La senda del machetero
Por: Rodrigo Beltrán Galdo
“[…] Sin el Bandido, la Cabaña, su cabaña, pensó Benicia, no sería diferente de cualquier otra choza de motacú: un punto oscuro del planeta, una brizna del universo”.
“La Cabaña”, con mayúscula, la que no es solo de Benicia, es el mundo de Luis Padilla Sibauti, el Bandido, y de sus tres compañeros de tertulia. No hay nada diferente en esta rústica (quizás precaria) edificación que podemos idealizar como un terreno amplio con matas de hierba en sus cercos, el centro despejado para dar cabida a la mesa donde los cuatro se sentaban a beber el culupi que preparaba Benicia, mezcla de Dios y Diablo, antes de la llegada del profesor Saucedo y de don Carmelo. Siempre cuatro, a las cuatro de la tarde, debajo de un techo de hojas entrelazadas, sin una fórmula específica, el Bandido comenzaba a contar su historia…
“Puestos ya frente a la mesa y escanciada sin mayor ceremonia la primera ronda de culupi, cualquier frase dicha servía para entretejer los hilos de la tarde […]”. El Otro Gallo, novela de Jorge Suárez, describe la creación de un mundo en el que habitan sus personajes. Más allá de lo verdadero (objetivo), está lo real. Para estos cuatro, nada de lo que esté fuera de la Cabaña es relevante, cada uno tiene una silla (lugar) en ese mundo; importan, son agentes, cada uno impulsa, a su manera, el relato.
“Lo mismo pasa con la tertulia. Sus asuntos, como los tajibos, están escondidos desde tiempos sin fondo en la maraña de las palabras”. El sentido de su vida depende del momento de la tertulia, cada uno espera que llegue esa hora en la que pueden hablar con los otros. Un mundo fabricado de palabras, atemporal, ilógico… increíble, pero aun así, real que ellos habitan, depende de su completa y voluntaria ingenuidad; solo así la historia del Bandido de la Sierra Negra tiene sentido, así ellos son partícipes de las confidencias de Sibauti.
La creación de una realidad a partir de la palabra fácilmente puede conducir a pensar El Otro Gallo como una metáfora del trabajo del escritor, pero, sino errada, sería una interpretación pobre.

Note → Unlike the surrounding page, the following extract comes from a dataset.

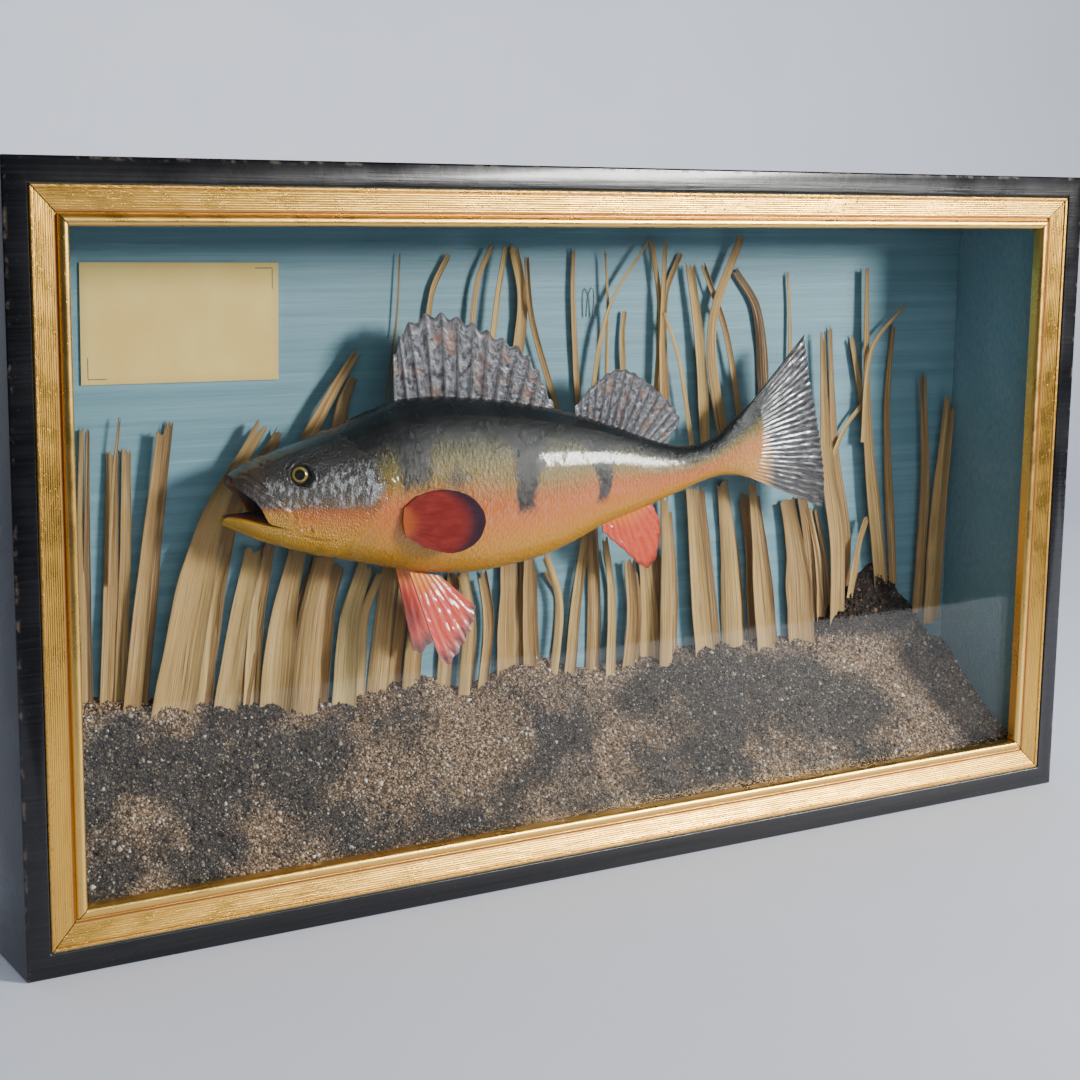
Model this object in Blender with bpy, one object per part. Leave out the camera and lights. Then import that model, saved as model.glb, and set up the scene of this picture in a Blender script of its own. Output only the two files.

El verdadero sentido radica en la conversación. Nuestro mundo, el de cualquiera, está hecho de las cosas que “decimos” que están ahí. Pero no es solamente nuestra voz la que se escucha en la mesa, los otros tienen qué decir también. Y así está compuesta, polifónica, nuestra realidad. Nos abrimos paso por el mundo con el filo de nuestra lengua y creamos la realidad a imagen y semejanza de nuestras palabras. Más allá de cualquier pretensión de ciencia, Suárez nos interroga acerca de la pretensión de sentido: ¿De qué nos sirve conocer cómo son las cosas si no encontramos sentido en ellas?
“Sin los ojos de la ilusión, los tajibos no serían diferentes de cualquier otro árbol. […] Tajibos hay de todos los colores según el color que los macheteros van soñando al abrir la senda”. Imprimimos a los lugares que habitamos, los colores que nuestros ojos ven. Y esta “precaria” construcción siempre está amenazada de desaparecer, de quedarse sin color y sin sentido; ahí es cuando los otros aparecen (familia, amigos, etc.). Ellos validan, niegan o cuestionan lo que decimos, pero siempre acerca de lo que decimos, y hacemos lo mismo respecto de lo que ellos dicen. Imaginamos verdadero el discurso de los otros porque los otros están ahí. “Porque la vida, dijo el Bandido, está hecha de imaginaciones. Y las imaginaciones, de charla”. Es la ilusión que les brindan las palabras lo que hace posible que sigan existiendo los personajes.
Al final de la novela, cuando el Bandido termina su historia, hay un desasosiego que impulsa a los personajes a buscar la forma de reconstruir ese mundo de palabras que giraba en torno a sus confidencias. Es esa búsqueda de sentido en las palabras de los otros lo que hace que esta sea una gran novela nacional. El sentido no se encuentra en tal o cual cosa o personaje, se construye entre todos y todo lo que se dice.